The incident raised many questions. First, how is it that soldiers were dismissed based on the claims of armed suspects who infiltrated an Israeli farm a few days after the Oct. 7 massacre? Second, was it indeed the Desert Frontier soldiers who carried out the alleged acts?

Sources connected to the unit say other people at the scene placed the blame on the soldiers, calculating that a military force would not be held to account. Either way, the damage to the unit, whose name had already been tarnished, was enormous.

In December, various media outlets reported that the Desert Frontier unit would be disbanded. I spoke with an officer from Central Command who said that the debate over closing the unit was not down to any specific incident, however serious, but to a backlog of events, including disciplinary ones.

It should be noted that alongside the incident in the Jordan Valley, it also turned out that Aviad Frija, a reservist who mistakenly identified and shot dead Yuval Castleman, an armed civilian, during a terrorist attack at the entrance to Jerusalem in November 2023, had previously served as a soldier in Desert Frontier.

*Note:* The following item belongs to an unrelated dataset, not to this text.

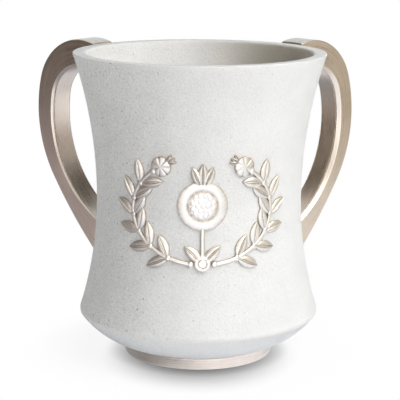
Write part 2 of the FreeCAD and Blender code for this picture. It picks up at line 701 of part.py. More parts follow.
class Relief:
    """Flat motifs carried out square to the wall at their own angle, then cut to one thin curved layer."""

    def __init__(self, sheet):
        self.sheet = sheet
        self.near = (sheet.waist_radius - sheet.waist_wall).number
        self.far = sheet.rim_radius.number
        self.centre_height = sheet.ornament_height.number
        self.half_height = sheet.ornament_half_height.number
        self.half_angle = sheet.ornament_half_angle.number

    def layer(self):
        """The space that the castings may fill: a skin of even thickness just off the cup's wall."""
        sheet = self.sheet
        upper, lower = outside_arcs(sheet)
        low = self.centre_height - self.half_height - sheet.leaf_length.number
        high = self.centre_height + self.half_height + sheet.leaf_length.number
        waist = sheet.waist_height.number
        corners = []
        arcs = []
        for lift in (sheet.glue_gap.number, (sheet.glue_gap + sheet.relief_thickness).number):
            middle = Vector(sheet.waist_radius.number + lift, 0, waist)
            ends = []
            for arc, height in ((lower, low), (upper, high)):
                radius = arc.number - lift
                centre = middle.x + radius
                rise = height - waist
                halfway_rise = rise / 2
                end = Vector(centre - math.sqrt(radius ** 2 - rise ** 2), 0, height)
                halfway_across = centre - math.sqrt(radius ** 2 - halfway_rise ** 2)
                halfway = Vector(halfway_across, 0, waist + halfway_rise)
                arcs.append(Part.Arc(end, halfway, middle).toShape())
                ends.append(end)
            corners.append(ends)
        (inner_low, inner_high), (outer_low, outer_high) = corners
        caps = [
            Part.LineSegment(inner_low, outer_low).toShape(),
            Part.LineSegment(inner_high, outer_high).toShape(),
        ]
        wire = Part.Wire(Part.__sortEdges__(arcs + caps))
        return Part.Face(wire).revolve(Vector(0, 0, 0), Vector(0, 0, 1), FULL_TURN)

    def prism(self, edges, angle):
        """Carries a closed outline from inside the wall to the rim's radius, at an angle from the front."""
        face = Part.Face(Part.Wire(edges))
        face.translate(Vector(0, -self.near, 0))
        solid = face.extrude(Vector(0, self.near - self.far, 0))
        solid.rotate(Vector(0, 0, 0), Vector(0, 0, 1), angle)
        return solid

    def disc(self, across, height, radius, angle):
        circle = Part.Circle(Vector(across, 0, height), Vector(0, 1, 0), radius)
        return self.prism([circle.toShape()], angle)

    def leaf(self, across, height, direction, angle):
        """A pointed leaf from its base, two arcs wide, that grows in a direction counted from across."""
        length = self.sheet.leaf_length.number
        half = self.sheet.leaf_width.number / 2
        along = Vector(math.cos(direction), 0, math.sin(direction))
        aside = Vector(-along.z, 0, along.x)
        base = Vector(across, 0, height)
        tip = base + along * length
        middle = base + along * (length / 2)
        edges = [
            Part.Arc(base, middle + aside * half, tip).toShape(),
            Part.Arc(tip, middle - aside * half, base).toShape(),
        ]
        return self.prism(edges, angle)

    def crown(self, across, height, radius, lean, angle):
        """A pomegranate's crown on a fruit of a radius, leaning from upright by an angle."""
        points = []
        for aside_share, up_share in CROWN_SHARES:
            aside = aside_share * radius
            rise = up_share * radius
            points.append(Vector(
                across + aside * math.cos(lean) - rise * math.sin(lean),
                0,
                height + aside * math.sin(lean) + rise * math.cos(lean),
            ))
        edges = [Part.LineSegment(a, b).toShape() for a, b in zip(points, points[1:] + points[:1])]
        return self.prism(edges, angle)

    def bar(self, start, end, width, angle):
        """A straight bar between two places."""
        first = Vector(start[0], 0, start[1])
        last = Vector(end[0], 0, end[1])
        along = last - first
        along.normalize()
        aside = Vector(-along.z, 0, along.x) * (width / 2)
        points = [first + aside, last + aside, last - aside, first - aside]
        edges = [Part.LineSegment(a, b).toShape() for a, b in zip(points, points[1:] + points[:1])]
        return self.prism(edges, angle)

    def stem_place(self, turn, side):
        """Angle and height of the stem at a turn of its ellipse, counted up from the bottom."""
        reach_share, height_share = STEM_REACH_SHARES
        angle = side * self.half_angle * reach_share * math.sin(math.radians(turn))
        height = self.centre_height - self.half_height * height_share * math.cos(math.radians(turn))
        return angle, height

    def local_place(self, place, frame_angle):
        """A place on the wall, as seen square to the wall at a frame's angle: across and up."""
        angle, height = place
        reach = self.sheet.waist_radius.number
        return reach * math.sin(math.radians(angle - frame_angle)), height

    def stem_piece(self, first_turn, last_turn, side):
        """One bent stretch of stem, of even width, between two turns of its ellipse."""
        half = self.sheet.stem_width.number / 2
        turns = (first_turn, (first_turn + last_turn) / 2, last_turn)
        frame_angle = self.stem_place(turns[1], side)[0]
        places = [self.local_place(self.stem_place(turn, side), frame_angle) for turn in turns]
        first, middle, last = (Vector(across, 0, up) for across, up in places)
        centre_arc = Part.Arc(first, middle, last).toShape().Curve
        centre = centre_arc.Center
        sides = []
        for offset in (-half, half):
            scale = (centre_arc.Radius + offset) / centre_arc.Radius
            sides.append([centre + (point - centre) * scale for point in (first, middle, last)])
        inner, outer = sides
        edges = [
            Part.Arc(*inner).toShape(),
            Part.LineSegment(inner[2], outer[2]).toShape(),
            Part.Arc(outer[2], outer[1], outer[0]).toShape(),
            Part.LineSegment(outer[0], inner[0]).toShape(),
        ]
        return self.prism(edges, frame_angle)

    def growth_direction(self, turn, side):
        """Direction in which the stem grows at a turn, across and up, as one angle."""
        step = (STEM_END_ANGLE - STEM_START_ANGLE) / STEM_STEPS / 2
        frame_angle = self.stem_place(turn, side)[0]
        before = self.local_place(self.stem_place(turn - step, side), frame_angle)
        after = self.local_place(self.stem_place(turn + step, side), frame_angle)
        return math.atan2(after[1] - before[1], after[0] - before[0])

    def spray(self, side):
        """One branch: a bent stem with a pair of leaves at each knuckle and a small fruit at its end."""
        sheet = self.sheet
        step = (STEM_END_ANGLE - STEM_START_ANGLE) / STEM_STEPS
        turns = [STEM_START_ANGLE + step * count for count in range(STEM_STEPS + 1)]
        pieces = [self.stem_piece(first, last, side) for first, last in zip(turns, turns[1:])]
        spread = math.radians(LEAF_SPREAD_ANGLE)
        for turn in turns:
            angle, height = self.stem_place(turn, side)
            pieces.append(self.disc(0.0, height, sheet.knuckle_radius.number, angle))
            if turn in turns[1:-1]:
                direction = self.growth_direction(turn, side)
                pieces.append(self.leaf(0.0, height, direction + spread, angle))
                pieces.append(self.leaf(0.0, height, direction - spread, angle))
        angle, height = self.stem_place(turns[-1], side)
        direction = self.growth_direction(turns[-1], side)
        bud = sheet.bud_radius.number
        across = bud * math.cos(direction)
        rise = height + bud * math.sin(direction)
        pieces.append(self.disc(across, rise, bud, angle))
        pieces.append(self.crown(across, rise, bud, direction - math.pi / 2, angle))
        return pieces

    def centre(self):
        """The middle casting: a crowned fruit on a straight stalk that rises from the tie."""
        sheet = self.sheet
        fruit = sheet.fruit_radius.number
        height = self.centre_height + self.half_height * FRUIT_HEIGHT_SHARE
        tie = self.centre_height + self.half_height * TIE_HEIGHT_SHARE
        return [
            self.disc(0.0, height, fruit, 0.0),
            self.crown(0.0, height, fruit, 0.0, 0.0),
            self.bar((0.0, tie), (0.0, height - fruit / 2), sheet.stem_width.number, 0.0),
            self.disc(0.0, tie, sheet.tie_radius.number, 0.0),
            self.leaf(0.0, tie, math.radians(LEAF_SPREAD_ANGLE), 0.0),
            self.leaf(0.0, tie, math.pi - math.radians(LEAF_SPREAD_ANGLE), 0.0),
        ]

    def cast(self, pieces, cutter=None):
        """Joins the pieces into one casting and cuts it to the layer on the wall."""
        solid = pieces[0].multiFuse(pieces[1:])
        if cutter is not None:
            solid = solid.cut(cutter)
        return solid.common(self.layer())


def make_ornament(doc, sheet):
    """The applied castings on the front: a fruit in the middle and a spray of leaves on each side."""
    relief = Relief(sheet)
    tie = relief.centre_height + relief.half_height * TIE_HEIGHT_SHARE
    tie_space = relief.disc(0.0, tie, (sheet.tie_radius + sheet.tie_gap).number, 0.0)
    shapes = {
        "ornament_centre": relief.cast(relief.centre()),
        "ornament_spray_left": relief.cast(relief.spray(-1), tie_space),
        "ornament_spray_right": relief.cast(relief.spray(1), tie_space),
    }
    features = []
    for name, shape in shapes.items():
        feature = doc.addObject("Part::Feature", name)
        feature.Shape = shape
        feature.Placement = Placement()
        features.append(feature)
    return features


def check(doc, parts):
    """Stops if any object failed, or any sub-part has no sound solid."""
    for item in doc.Objects:
        if "Invalid" in item.State or "Error" in item.State:
            raise RuntimeError(item.Label + " failed: " + ", ".join(item.State))
        if item.TypeId == "Sketcher::SketchObject" and not item.FullyConstrained:
            raise RuntimeError(item.Label + " isn't fully constrained")
    for part in parts:
        if part.Shape.isNull() or not part.Shape.isValid() or not part.Shape.Solids:
            raise RuntimeError(part.Label + " has no valid solid")


def main():
    doc = FreeCAD.newDocument("washing_cup")
    sheet = Sheet(doc, SIZES)
    parts = [make_cup_body(doc, sheet), make_foot_ring(doc, sheet), make_base_pad(doc, sheet)]
    for side, angle in handle_angles(sheet).items():
        parts.append(make_handle(doc, sheet, side, angle))
    parts.extend(make_pins(doc, sheet))
    parts.extend(make_ornament(doc, sheet))
    doc.recompute()
    check(doc, parts)
    os.makedirs("parts", exist_ok=True)
    for part in parts:
        part.Shape.exportStep(os.path.join("parts", part.Label + ".step"))
        print(part.Label, "solids", len(part.Shape.Solids), "volume", round(part.Shape.Volume))


main()
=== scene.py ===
"""Looks of a two-handled cup for washing the hands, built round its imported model.

The cast body, its two band handles, the foot ring with its pad and the applied ornament are made here as
finished surfaces, in metres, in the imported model's frame: the cup's axis is Z, it stands on z = 0, and its
front, with the ornament, faces -Y.
"""

import logging
import math
from dataclasses import dataclass, field
from enum import Enum

import bmesh
import bpy
import numpy as np
from mathutils import Matrix, Vector


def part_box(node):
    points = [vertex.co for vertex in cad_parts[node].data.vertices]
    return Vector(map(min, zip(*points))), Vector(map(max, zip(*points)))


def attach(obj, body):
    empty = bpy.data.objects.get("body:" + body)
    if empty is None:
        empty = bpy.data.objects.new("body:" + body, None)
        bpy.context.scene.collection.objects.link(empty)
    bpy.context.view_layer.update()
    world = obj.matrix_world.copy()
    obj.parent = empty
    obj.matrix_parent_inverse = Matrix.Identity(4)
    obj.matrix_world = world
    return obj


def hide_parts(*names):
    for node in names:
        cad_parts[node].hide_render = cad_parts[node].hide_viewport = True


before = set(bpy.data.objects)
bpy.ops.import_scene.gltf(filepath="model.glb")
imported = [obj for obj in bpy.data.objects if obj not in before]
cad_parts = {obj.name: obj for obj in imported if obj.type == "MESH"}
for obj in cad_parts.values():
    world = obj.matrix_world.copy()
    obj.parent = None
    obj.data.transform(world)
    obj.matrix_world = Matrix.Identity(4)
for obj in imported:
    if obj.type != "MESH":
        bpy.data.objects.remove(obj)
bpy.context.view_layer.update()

MM = 0.001
FULL_TURN = 2 * math.pi
QUARTER_TURN = math.pi / 2
# Points closer together than this become one point
WELD_DISTANCE = 1e-7
# Edges whose faces meet at more than this angle stay crisp
CRISP_ANGLE = math.radians(38)
# Cloudy noise lies mostly between these values
NOISE_BAND = (0.3, 0.7)
WHITE = (1.0, 1.0, 1.0, 1.0)

Array = np.ndarray
Pair = tuple[float, float]
Triple = tuple[float, float, float]
Colour = tuple[float, float, float, float]
Material = bpy.types.Material
Socket = bpy.types.NodeSocket
Sockets = bpy.types.bpy_prop_collection
Maps = tuple[Socket, Socket, Socket]

log = logging.getLogger("washing_cup")


class Side(Enum):
    """The two sides of the cup, each with its sign along X."""

    RIGHT = 1
    LEFT = -1

    @property
    def word(self) -> str:
        """The side's name in lower case."""
        return self.name.lower()


@dataclass
class Patch:
    """A grid of points whose last column joins its first, with what goes with each point.

    Attributes:
        points: places, rows by columns by 3.
        uv: surface coordinates in metres, with one column more, and one row more where the rows join too.
        edge: the edge value of each point, from 0 to 1, rows by columns: nearness to an edge on most pieces,
            and the share of painted shade on the castings.
        closed_rows: whether the last row joins the first.
    """

    points: Array
    uv: Array
    edge: Array
    closed_rows: bool = False

    def faces(self) -> tuple[Array, Array]:
        """Four-sided faces between neighbouring points.

        Returns:
            The faces as point numbers, and the same corners as numbers into the surface coordinates.
        """
        rows, columns = self.points.shape[:2]
        last_row = rows if self.closed_rows else rows - 1
        row, column = np.meshgrid(np.arange(last_row), np.arange(columns), indexing="ij")
        corner_rows = np.stack([row, row, row + 1, row + 1], axis=-1).reshape(-1, 4)
        corner_columns = np.stack([column, column + 1, column + 1, column], axis=-1).reshape(-1, 4)
        points = (corner_rows % rows) * columns + corner_columns % columns
        return points, corner_rows * self.uv.shape[1] + corner_columns


def signed_volume(points: Array, faces: Array) -> float:
    """Volume in a closed surface: a sixth of its faces' triple products, negative if they face inwards."""
    first, second, third, fourth = (points[faces[:, corner]] for corner in range(4))
    return float((first * (np.cross(second, third) + np.cross(third, fourth))).sum()) / 6


def new_object(name: str, data: bpy.types.ID) -> bpy.types.Object:
    """Makes an object and links it to the scene.

    Args:
        name: its name.
        data: its mesh, lamp or camera.

    Returns:
        The object.
    """
    made = bpy.data.objects.new(name, data)
    bpy.context.scene.collection.objects.link(made)
    return made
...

“The main problem was disciplinary. There were quite a few abnormal incidents in the unit, including poor values and an absence of norms. Something there wasn’t working. There was no military routine; there were lots of drugs and alcohol. There was also a serious car accident that involved the unit,” said a source at Central Command. “The dismissal of the soldiers was not just because of the incident on the farm—there was a need for change.”

Israel Hayom has learned however that the threat to close the unit has been lifted. Among other things, a new commander has been appointed to lead the unit, which has been moved out of Judea and Samaria.